** Short exercise **
Give all of the lines again exactly as they read.
Start of Dataset content
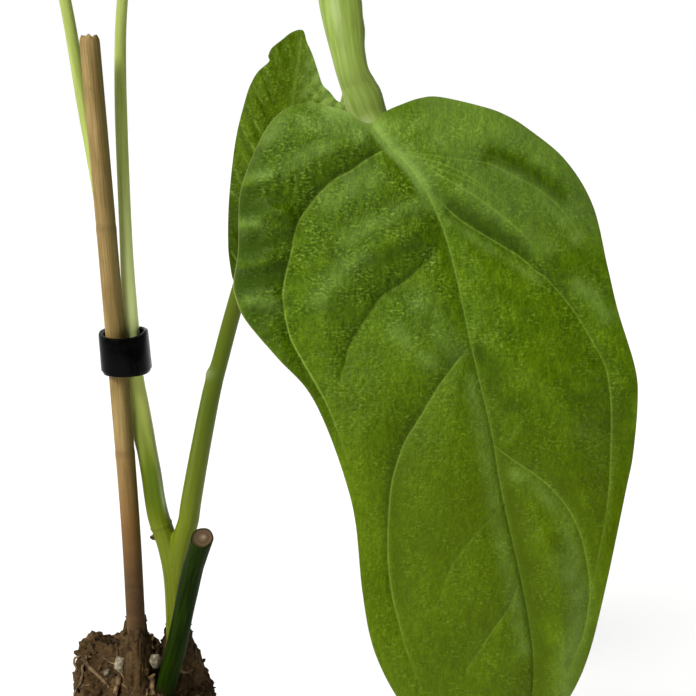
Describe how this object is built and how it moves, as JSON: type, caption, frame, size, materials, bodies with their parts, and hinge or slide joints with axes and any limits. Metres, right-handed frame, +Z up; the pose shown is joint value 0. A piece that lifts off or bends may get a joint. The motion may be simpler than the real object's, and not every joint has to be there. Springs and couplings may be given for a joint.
{
  "type": "potted climbing monstera",
  "caption": "Young climbing aroid with heart-shaped, puckered leaves, a forked green shoot and a bamboo stake with a clip, in a small nursery pot.",
  "frame": {"origin": "middle of the pot's flat base", "axes": "+Z up; the front leaf's face looks along -Y; +X to the right as seen from there"},
  "size_m": [0.2022, 0.2051, 0.3015],
  "materials": {
    "pot_plastic": "moulded polypropylene, dark grey, satin",
    "growing_mix": "damp bark and peat with perlite and roots, rough",
    "bamboo": "dry split-grained bamboo, matte, stained dark near the mix",
    "clip_plastic": "black moulded plastic, glossy",
    "old_stem_skin": "dark green stem skin with a brown healed cut",
    "shoot_skin": "smooth olive-green stem skin, satin",
    "ribbed_stalk": "yellow-green stalk with pale lengthwise ridges, satin",
    "pale_stalk": "pale green stalk skin, satin",
    "leaf_blade": "leathery green leaf with impressed veins, semi-gloss",
    "young_blade": "young leathery leaf, darker olive green, semi-gloss"
  },
  "bodies": {
    "root": {"pot": "pot_plastic", "root_ball": "growing_mix", "stake": "bamboo", "stem_clip": "clip_plastic", "old_stem": "old_stem_skin", "shoot": "shoot_skin", "petiole_front": "ribbed_stalk", "petiole_back": "ribbed_stalk", "petiole_upper_left": "pale_stalk", "petiole_upper_centre": "pale_stalk", "leaf_front": "leaf_blade", "leaf_back": "young_blade", "leaf_upper_left": "leaf_blade", "leaf_upper_centre": "leaf_blade"}
  },
  "joints": []
}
End of Dataset content
** Task response **
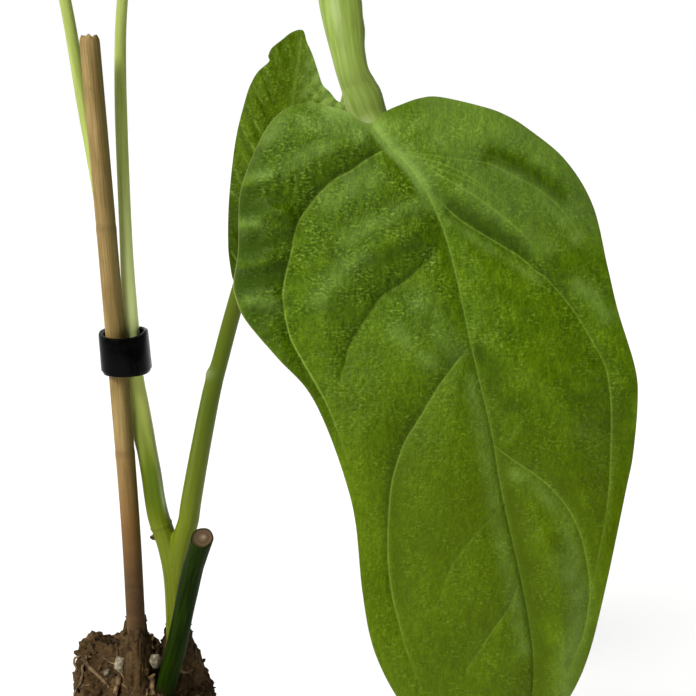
Describe how this object is built and how it moves, as JSON: type, caption, frame, size, materials, bodies with their parts, and hinge or slide joints with axes and any limits. Metres, right-handed frame, +Z up; the pose shown is joint value 0. A piece that lifts off or bends may get a joint. The motion may be simpler than the real object's, and not every joint has to be there. Springs and couplings may be given for a joint.
{
  "type": "potted climbing monstera",
  "caption": "Young climbing aroid with heart-shaped, puckered leaves, a forked green shoot and a bamboo stake with a clip, in a small nursery pot.",
  "frame": {"origin": "middle of the pot's flat base", "axes": "+Z up; the front leaf's face looks along -Y; +X to the right as seen from there"},
  "size_m": [0.2022, 0.2051, 0.3015],
  "materials": {
    "pot_plastic": "moulded polypropylene, dark grey, satin",
    "growing_mix": "damp bark and peat with perlite and roots, rough",
    "bamboo": "dry split-grained bamboo, matte, stained dark near the mix",
    "clip_plastic": "black moulded plastic, glossy",
    "old_stem_skin": "dark green stem skin with a brown healed cut",
    "shoot_skin": "smooth olive-green stem skin, satin",
    "ribbed_stalk": "yellow-green stalk with pale lengthwise ridges, satin",
    "pale_stalk": "pale green stalk skin, satin",
    "leaf_blade": "leathery green leaf with impressed veins, semi-gloss",
    "young_blade": "young leathery leaf, darker olive green, semi-gloss"
  },
  "bodies": {
    "root": {"pot": "pot_plastic", "root_ball": "growing_mix", "stake": "bamboo", "stem_clip": "clip_plastic", "old_stem": "old_stem_skin", "shoot": "shoot_skin", "petiole_front": "ribbed_stalk", "petiole_back": "ribbed_stalk", "petiole_upper_left": "pale_stalk", "petiole_upper_centre": "pale_stalk", "leaf_front": "leaf_blade", "leaf_back": "young_blade", "leaf_upper_left": "leaf_blade", "leaf_upper_centre": "leaf_blade"}
  },
  "joints": []
}